Carolina Peacemaker
- Type: Weekly newspaper
- Owner(s): Carolina Newspapers, Inc.
- Editor: Afrique I. Kilimanjaro
- Founded: 1967
- Language: American English
- Headquarters: 807 Summit Ave Greensboro, Guilford County, NC 27405
- City: Greensboro
- Country: United States
- Circulation: 9,100
- OCLC number: 27183769
- Website: peacemakeronline.com

= Carolina Peacemaker =

African-American weekly newspaper published in Greensboro

The Carolina Peacemaker is an African-American weekly newspaper in Greensboro in the U.S. state of North Carolina. It began publication in 1967 and is a member of the National Newspaper Publishers Association and the North Carolina Press Association. It has a weekly circulation of 9,100 copies.

==History==
The paper was founded in 1967 by Dr. John Kilimanjaro, a professor at North Carolina A&T State University.

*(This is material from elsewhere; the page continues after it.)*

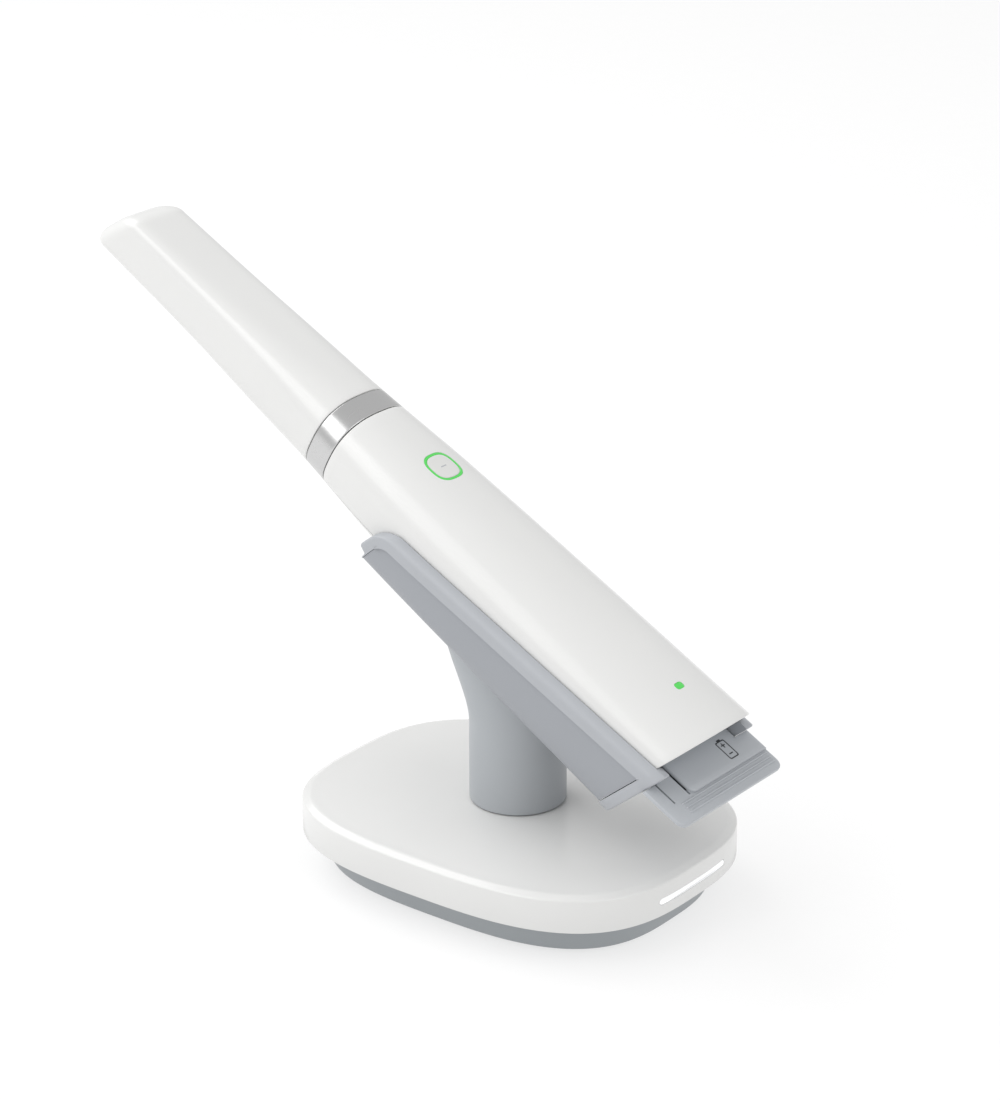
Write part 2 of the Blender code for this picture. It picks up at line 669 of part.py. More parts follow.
def build_battery(frame, dark, cell, brass):
    centre = (PACK_BOTTOM + PACK_TOP) / 2
    half_height = (PACK_TOP - PACK_BOTTOM) / 2
    pack_rear = TAIL_END - PLUG_SETBACK - PLUG_LENGTH + CUT_SLOPE * PACK_BOTTOM - GAP

    def pack_ring(x, inset):
        outline = rounded_rect(PACK_HALF_WIDTH - inset, half_height - inset, PACK_CORNER - inset)
        return [(x, y, centre + z) for y, z in outline]

    rings = [pack_ring(PACK_FRONT, PACK_EDGE), pack_ring(PACK_FRONT + PACK_EDGE, 0.0), pack_ring(pack_rear, 0.0),
             pack_ring(pack_rear, PACK_WALL), pack_ring(PACK_FRONT + PACK_WALL, PACK_WALL)]
    loft("battery_case", rings, dark, frame, origin=(PACK_FRONT, 0.0, centre))

    cell_front = PACK_FRONT + PACK_WALL + GAP
    side = PACK_HALF_WIDTH - PACK_WALL - GAP - CELL_RADIUS
    for name, y in (("battery_cell_left", -side), ("battery_cell_right", side)):
        rod_x(name, CELL_RADIUS, cell_front, cell_front + CELL_LENGTH, y, centre, cell, frame)

    terminal_rear = PACK_FRONT - GAP
    terminal_front = terminal_rear - TERMINAL_THICKNESS
    for number, y in enumerate((-TERMINAL_SIDE, TERMINAL_SIDE), 1):
        block(f"battery_terminal_{number}", (terminal_front, y - TERMINAL_HALF, centre - TERMINAL_HALF),
              (terminal_rear, y + TERMINAL_HALF, centre + TERMINAL_HALF), brass, frame)
    socket_rear = terminal_front - GAP
    reach = TERMINAL_HALF + SOCKET_MARGIN
    block("battery_socket", (socket_rear - SOCKET_LENGTH, -TERMINAL_SIDE - reach, centre - reach),
          (socket_rear, TERMINAL_SIDE + reach, centre + reach), dark, frame)


def grip_half_width():
    return SECTIONS[-1].half_width + SLIDE_GAP + RIM_WIDTH + GRIP_OVERHANG


def grip_outline(level, inset):
    """Plate's outline: its middle reaches up to the handle's tail, its sides stay behind the cradle's flange."""
    tail = TAIL_END + SLIDE_GAP + CUT_SLOPE * level
    shelf = SECTIONS[-1].half_width - SHELF_INSET
    side = grip_half_width() - inset
    half = [(tail, shelf), (tail + FLANGE_LENGTH, shelf), (tail + FLANGE_LENGTH, side)]
    half += [(GRIP_END - inset - GRIP_CORNER * (1.0 - math.sin(turn)), side - GRIP_CORNER * (1.0 - math.cos(turn)))
             for turn in steps(0.0, math.pi / 2, 4)]
    return half + [(x, -y) for x, y in reversed(half)]


def plateau_ring(level, grow):
    """Outline of the raised field on the plate, rounded at its near rear corner."""
    front = TAIL_END + SLIDE_GAP + CUT_SLOPE * level
    near, far = -PLATEAU_NEAR - grow, SECTIONS[-1].half_width - SHELF_INSET - PLATEAU_DRAFT + grow
    rear = PLATEAU_END + grow
    corner = [(rear - PLATEAU_CORNER * (1.0 - math.cos(turn)), near + PLATEAU_CORNER * (1.0 - math.sin(turn)))
              for turn in steps(0.0, math.pi / 2, 4)]
    return ring_at([(front, near), (front, far), (rear, far)] + corner, level)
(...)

Kilimanjaro served as the president and publisher of the Carolina Peacemaker until his death in 2019.

The paper endorsed Democratic candidate Tom Gilmore in the 1984 North Carolina Democratic gubernatorial primary.

An editorial criticizing the film The Color Purple for its portrayal of a same-sex relationship between two women appeared in the paper in 1986. The Carolina Peacemaker published a rebuttal to the editorial soon after.